DOUTOR, QUER ENVELHECER OTIMAMENTE, COMIGO?

Claro que esse assunto de se passar pelo tempo também tem lá os seus aspectos engraçados.

Não é fácil , mas é possivel passar por ele com certo humor zombeteiro, e eu acredito mesmo ser tal postura mais providencial do que ficar se lamentando pelo futuro que inexoravelmente se aproxima zombando da gente.

Afinal, ainda acreditam por aí que conseguimos driblar os anos.

Vou me explicar melhor: há bons tempos que observo a dinâmica profissional do doutor João, que dia desses , todo feliz, analisando os exames da sua paciente da quarta idade, lhe exclamou: " a senhora está ótima!", ao que prontamente recebeu o troco:" Tô ótima?-isso porque o senhor não está me vendo por dentro e também não se sente como eu me sinto...com dor em tudo!".

Percebi que depois daquele dia o doutor João pára para pensar melhor no que significaria se estar ótimo.

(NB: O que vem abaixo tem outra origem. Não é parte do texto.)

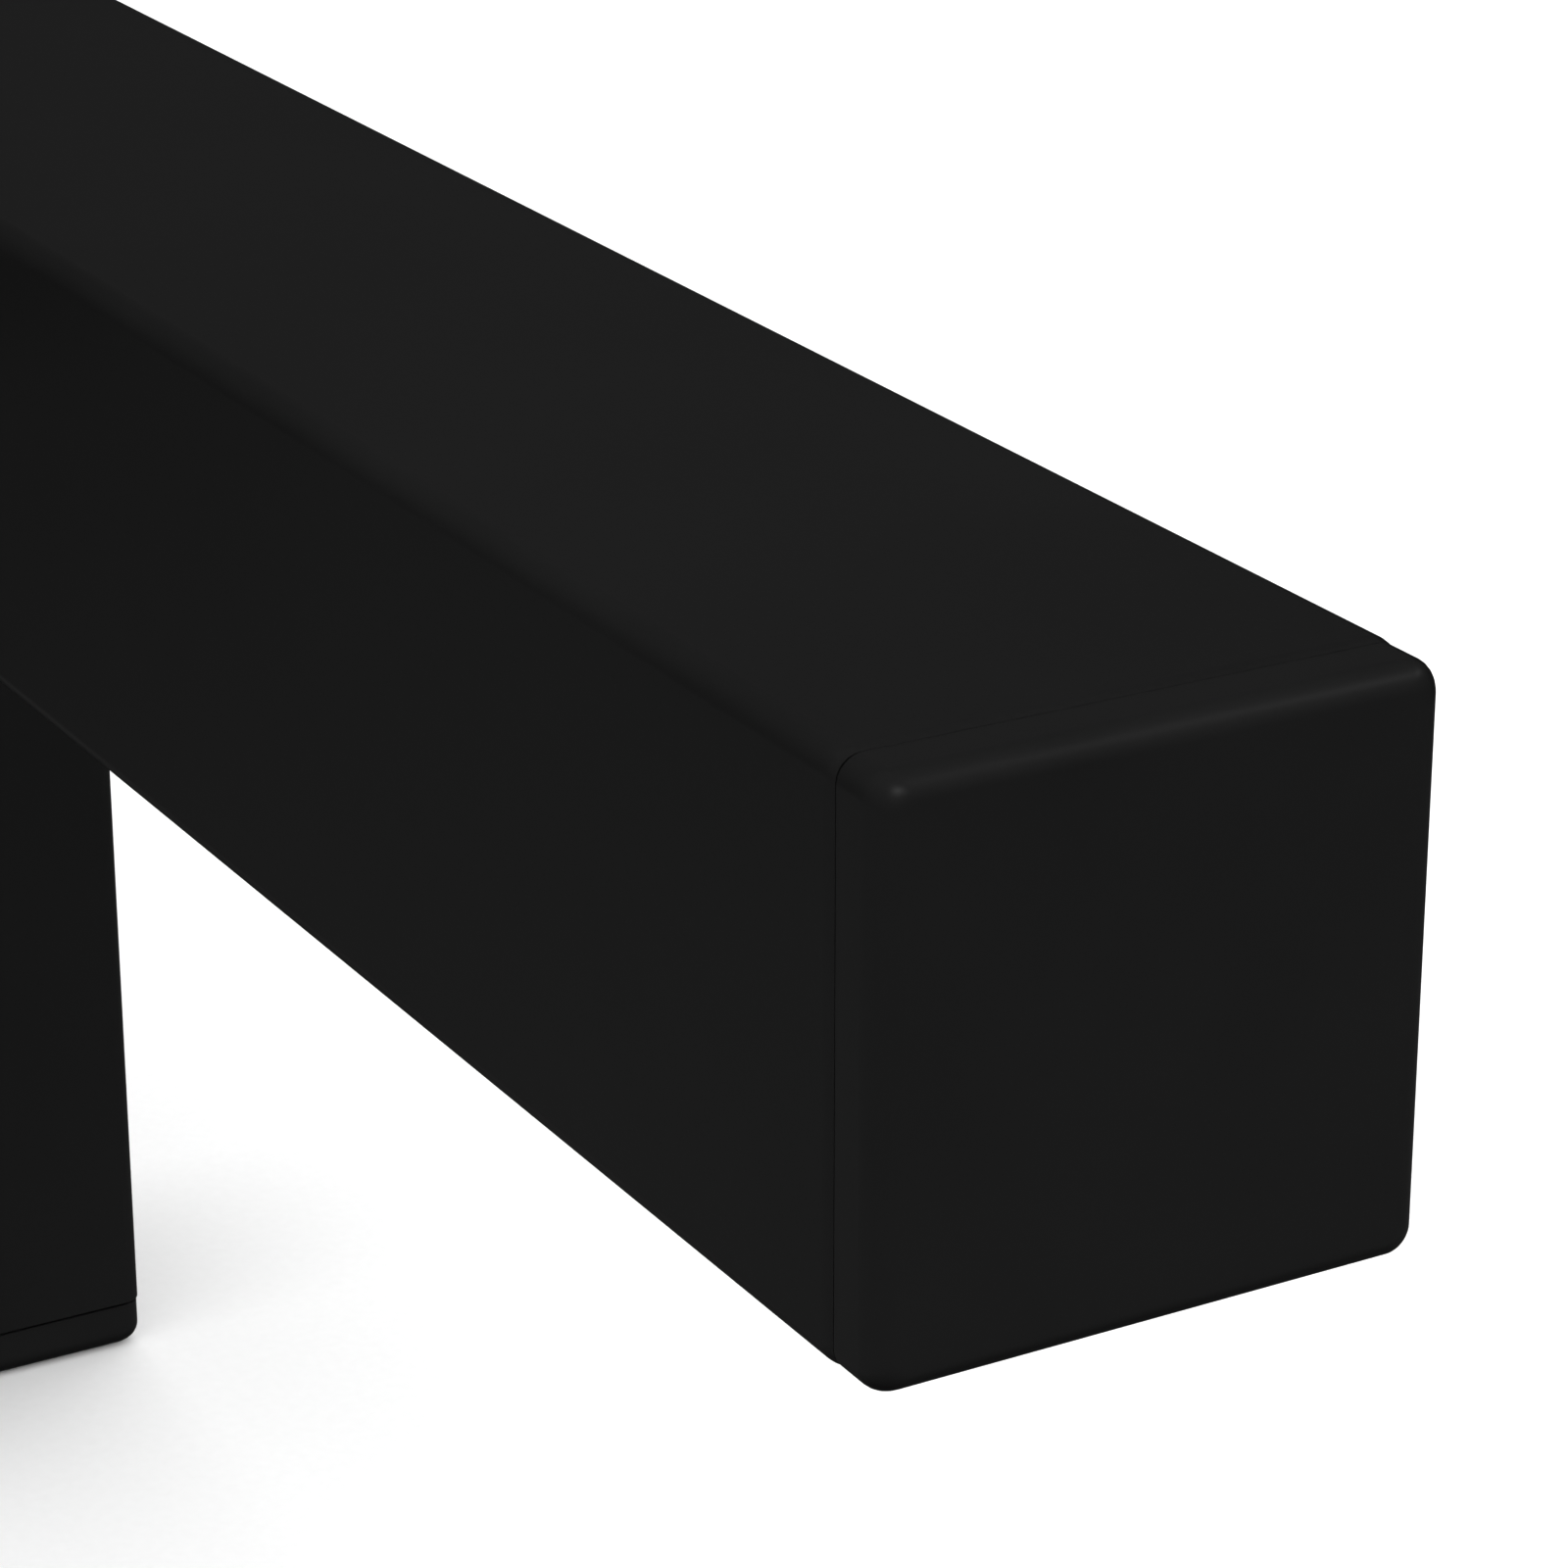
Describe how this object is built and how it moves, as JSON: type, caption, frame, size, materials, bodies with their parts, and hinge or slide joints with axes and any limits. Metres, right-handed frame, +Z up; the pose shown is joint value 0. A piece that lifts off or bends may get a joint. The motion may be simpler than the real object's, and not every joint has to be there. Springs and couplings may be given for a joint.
{
  "type": "low equipment support frame",
  "caption": "Low black support frame of welded square steel tube: long rails on short legs, joined by cross rails, with plastic caps in the open tube ends.",
  "frame": {"origin": "on the floor, below the middle of the frame", "axes": "+X along the rails, from the front end to the rear end; +Y to the left; +Z up"},
  "size_m": [1, 0.5, 0.145],
  "materials": {
    "powder_coated_steel": "black powder coat, fine texture, low sheen",
    "powder_coated_weld": "black powder coat over a rippled fillet weld",
    "cap_plastic": "black moulded polyethylene, faintly grained, low sheen"
  },
  "bodies": {
    "root": {"rail_left": "powder_coated_steel", "rail_right": "powder_coated_steel", "cross_rail_front": "powder_coated_steel", "cross_rail_rear": "powder_coated_steel", "leg_front_left": "powder_coated_steel", "leg_front_right": "powder_coated_steel", "leg_rear_left": "powder_coated_steel", "leg_rear_right": "powder_coated_steel", "rail_cap_front_left": "cap_plastic", "rail_cap_front_right": "cap_plastic", "rail_cap_rear_left": "cap_plastic", "rail_cap_rear_right": "cap_plastic", "foot_cap_front_left": "cap_plastic", "foot_cap_front_right": "cap_plastic", "foot_cap_rear_left": "cap_plastic", "foot_cap_rear_right": "cap_plastic", "weld_leg_outer_front_left": "powder_coated_weld", "weld_leg_outer_front_right": "powder_coated_weld", "weld_leg_outer_rear_left": "powder_coated_weld", "weld_leg_outer_rear_right": "powder_coated_weld", "weld_leg_inner_front_left": "powder_coated_weld", "weld_leg_inner_front_right": "powder_coated_weld", "weld_leg_inner_rear_left": "powder_coated_weld", "weld_leg_inner_rear_right": "powder_coated_weld", "weld_cross_outer_front_left": "powder_coated_weld", "weld_cross_outer_front_right": "powder_coated_weld", "weld_cross_outer_rear_left": "powder_coated_weld", "weld_cross_outer_rear_right": "powder_coated_weld", "weld_cross_inner_front_left": "powder_coated_weld", "weld_cross_inner_front_right": "powder_coated_weld", "weld_cross_inner_rear_left": "powder_coated_weld", "weld_cross_inner_rear_right": "powder_coated_weld", "weld_underside_front_left": "powder_coated_weld", "weld_underside_front_right": "powder_coated_weld", "weld_underside_rear_left": "powder_coated_weld", "weld_underside_rear_right": "powder_coated_weld"}
  },
  "joints": []
}
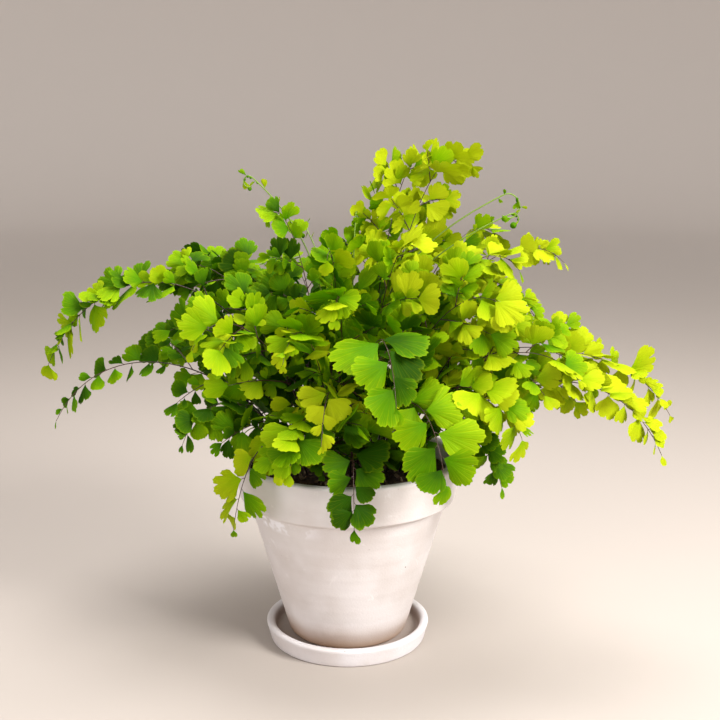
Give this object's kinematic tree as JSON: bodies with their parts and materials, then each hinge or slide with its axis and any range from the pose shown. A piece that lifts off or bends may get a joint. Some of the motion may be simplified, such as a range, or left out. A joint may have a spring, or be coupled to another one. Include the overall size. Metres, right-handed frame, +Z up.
{
  "type": "potted maidenhair fern",
  "caption": "Maidenhair fern with arching fronds of fan-shaped leaflets, in a whitewashed clay pot on its saucer.",
  "frame": {"origin": "middle of the saucer's underside, on the surface the plant stands on", "axes": "+Z up along the pot's axis, +X to the viewer's right in the picture, -Y towards the viewer"},
  "size_m": [0.322, 0.2163, 0.2626],
  "materials": {
    "saucer_clay": "matt whitewashed clay, with a smooth rounded rim",
    "pot_clay": "matt whitewashed clay with faint turning marks, brush streaks and a tan foot",
    "soil": "dark crumbly potting soil with pale bark flecks",
    "frond": "thin satin leaflets, light shines through them, on dark wiry stems",
    "young_frond": "smooth pale green stalk with a curled tip"
  },
  "bodies": {
    "root": {"saucer": "saucer_clay", "pot": "pot_clay", "soil": "soil", "frond_01": "frond", "frond_02": "frond", "frond_03": "frond", "frond_04": "frond", "frond_05": "frond", "frond_06": "frond", "frond_07": "frond", "frond_08": "frond", "frond_09": "frond", "frond_10": "frond", "frond_11": "frond", "frond_12": "frond", "frond_13": "frond", "frond_14": "frond", "frond_15": "frond", "frond_16": "frond", "frond_17": "frond", "frond_18": "frond", "frond_19": "frond", "frond_20": "frond", "frond_21": "frond", "frond_22": "frond", "frond_23": "frond", "frond_24": "frond", "frond_25": "frond", "frond_26": "frond", "frond_27": "frond", "frond_28": "frond", "frond_29": "frond", "frond_30": "frond", "frond_31": "frond", "frond_32": "frond", "frond_33": "frond", "frond_34": "frond", "frond_35": "frond", "frond_36": "frond", "frond_37": "frond", "frond_38": "frond", "frond_39": "frond", "frond_40": "frond", "frond_41": "frond", "frond_42": "frond", "frond_43": "frond", "frond_44": "frond", "crozier_01": "young_frond", "crozier_02": "young_frond", "crozier_03": "young_frond", "crozier_04": "young_frond", "crozier_05": "young_frond"}
  },
  "joints": []
}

Depende, tudo depende. Cada um tem o seu ótimo próprio, acreditem.

Quando tudo aparentemente está ótimo por fora...

Dona Maria Conceição ficou indignada quando certa vez o doutor João lhe mandou que ela lesse mais livros e fizesse plavras cruzadas para treinar o cérebro e se esqueceu da sua atrofia macular senil.

" Doutor, mas não foi o senhor que diagnosticou meus olhos senis, se lembra?"

Com dona Maria Antônia também não foi diferente:" a senhora tem que andar bem rapidamente todos os dias para melhorar as gorduras!" ordenou o doutor num tom irritadiço, ao que novamente a paciente o lembrou: "doutor, se lembra que tenho próteses nos dois joelhos e numa articualção do quadril...?".

Percebo que a medida que o tempo passa, inclusive para o doutor João, parece que ele vai envelhecendo com a sensibilidade menos aflorada para o todo, inclusive o de si mesmo, afinal, dona Gertrudes também não deixou por menos:" doutor, meus ossos estão como casca de ovo, o que faço além de comer sardinhas e todas as folhas verdes?

Bom, ossos são problema sério mesmo. A medida que o tempo passa, eles resolvem se dissolver a olhos vistos. E não são só eles, obviamente que não, todo o demais conjunto os acompanha.

Doutor João, então, antes de lhe epedir que ingerisse mais cálcio em comprimidos, que caminhasse mais horas, fizesse musculação e tomasse sol ..blá..blá...blá...protamente se lembrou:

A dona Gertrudes se trata duma antologia de clínica médica, escapou de tudo: já teve câncer de pele, fratura de vértebra, cálculos renais de cálcio, ruptura dum tendão do ombro com posterior colocação de prótese- só por carregar uma sacolinha do supermercado- úlcera péptica, refluxo, nó nas tripas...e por aí vai...

Afinal, sinceramente, senti ali na consulta que os noventa anos da dona Gertrudes desestabilizaram o humor e o conhecimento do doutor João, tão notoriamente, que até o fizeram nos revelar o seu pensamento:

"raios me partam e agora? dona Gertrudes também é mais um compêndio de contra- indicações para se abordar todos os aspectos do tratamento da osteoporose."

"Dona Gertrudes coma cinco sardinhas por dia...com suco de couve, e tire todos so tapetinhos da casa para não escorregar, pronto, tudo resolvido."

Pensativo, dona Gertrudes, então, logo lhe trouxe o consolo da realidade: "doutor, fique tranquilo, eu já sei que o senhor não faz milagres, não inventa ossos e já me trouxe até aqui... osso pra mim agora é só na outra vida, eu sei disso, nem que eu engolisse por dia um cardume de sardinhas com suco de couve das hortas do mundo...fico com o remédio do colesterol, da pressão, da artrose , do labirinto, do coração, da tireóide, da gastrite, da insônia, da depressão ...esqueça do meu osso e assim tudo ficará ótimo para mim!".

Doutor João se assustou com tanta convicção...verdadeira, até passou a se enxergar melhor e lhes digo que mudou seu conceito do que é estar "ótimo", inclusive consigo mesmo.

"Ótimo, dona Gertrudes, ótimo mesmo, vamos fazer assim então, como a senhora diz ser o seu ótimo.."

"Doutor?'"

"Sim, dona Gertrudes:"

"Olha, para eu ficar ótima mesmo, me tira tudo, mas não me tira os meus tapetinhos..."

Terminado o dia li o pensamento do doutor João que em silêncio otimizado se arguia: "até aonde eu quero...e devo chegar?"